Von den 45 befragten Personen waren 31 Frauen und 14 Männer. Die beiden am stärksten vertretenen Altersgruppen waren die 26–65-Jährigen. Laut unserer Umfrage waren die meisten Befragten eine Woche vor der Wahl noch unentschlossenen oder wollten ihre Partei nicht nennen  (11 bzw. 24%, vorwiegend Frauen). Wahlgewinner waren eindeutig die „Grünen“, ihre Stimmen kamen überwiegend von den weiblichen Befragten (ca. 22% insg.). Zweitstärkste Partei war die ÖVP (7 Stimmen bzw. 16%), gefolgt von der KPÖ mit 13%. FPÖ und Neos lagen gleichauf mit je 7% der Befragten. Die SPÖ war mit nur einer Stimme (ca. 2%) eindeutig der Wahlverlierer. Vier Personen (9%) gaben an, nicht zur Wahl zu gehen.

Interessant und auffällig am Wahlverhalten war, dass Männer und Frauen v.a. bei der Gruppe der Unentschlossenen, den Grünen, der FPÖ und KPÖ stark voneinander abwichen. Unsere befragten Frauen waren großteils entweder unentschlossen oder Grün-Wählerinnen. Die SPÖ und die FPÖ waren für die weiblichen Befragten am unattraktivsten. Bei den männlichen Befragten dominieren die ÖVP und die KPÖ. Auch die FPÖ fand bei den Männern mehr Zuspruch.

Aufgeschlüsselt nach Altersgruppen fanden sich unter den jüngsten und älteren (!)  Wähler*innen die meisten Unentschlossenen. Laut unserer Umfrage bezogen die Grünen ihre Wählerschaft aus dem jüngeren bis mittleren Altersfeld (Berufstätige).  Sowohl die ÖVP als auch die KPÖ sprachen in etwa alle Altersklassen an.
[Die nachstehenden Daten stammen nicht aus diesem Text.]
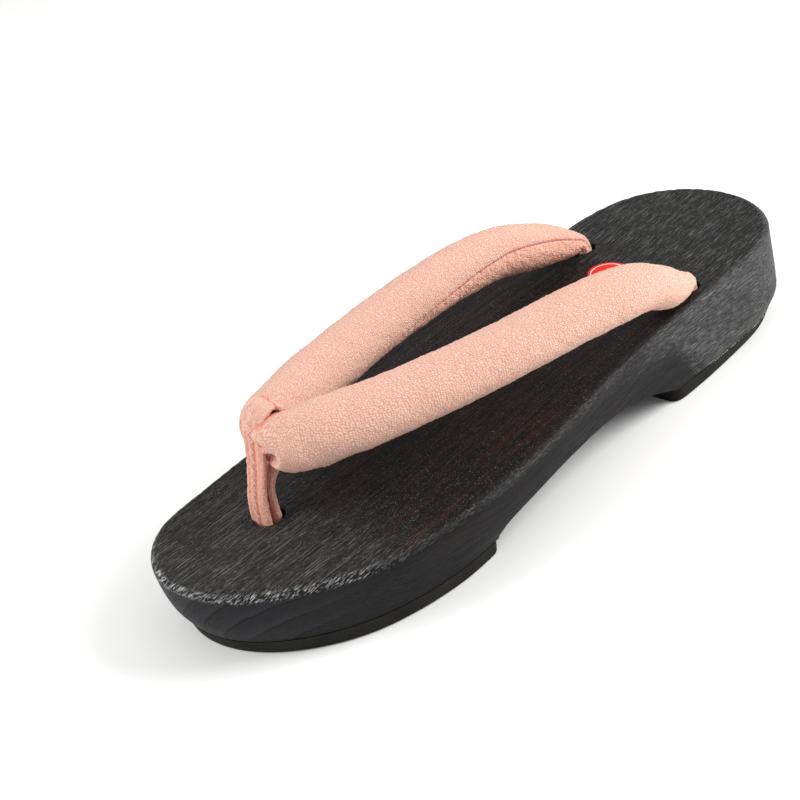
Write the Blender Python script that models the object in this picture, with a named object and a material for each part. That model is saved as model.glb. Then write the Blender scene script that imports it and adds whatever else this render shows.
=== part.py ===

Die Frage zur (Un-)Zufriedenheit mit der Stadtregierung bzw. die Änderungen, die sie vornehmen würden, beantwortete ein Großteil der Befragten mit dem Wunsch nach mehr „grün“, besseren Radwegen, weniger Autos in der Stadt, kritisiert wurde v.a. die Verkehrspolitik, die Baupolitik und die rasante Bodenversiegelung.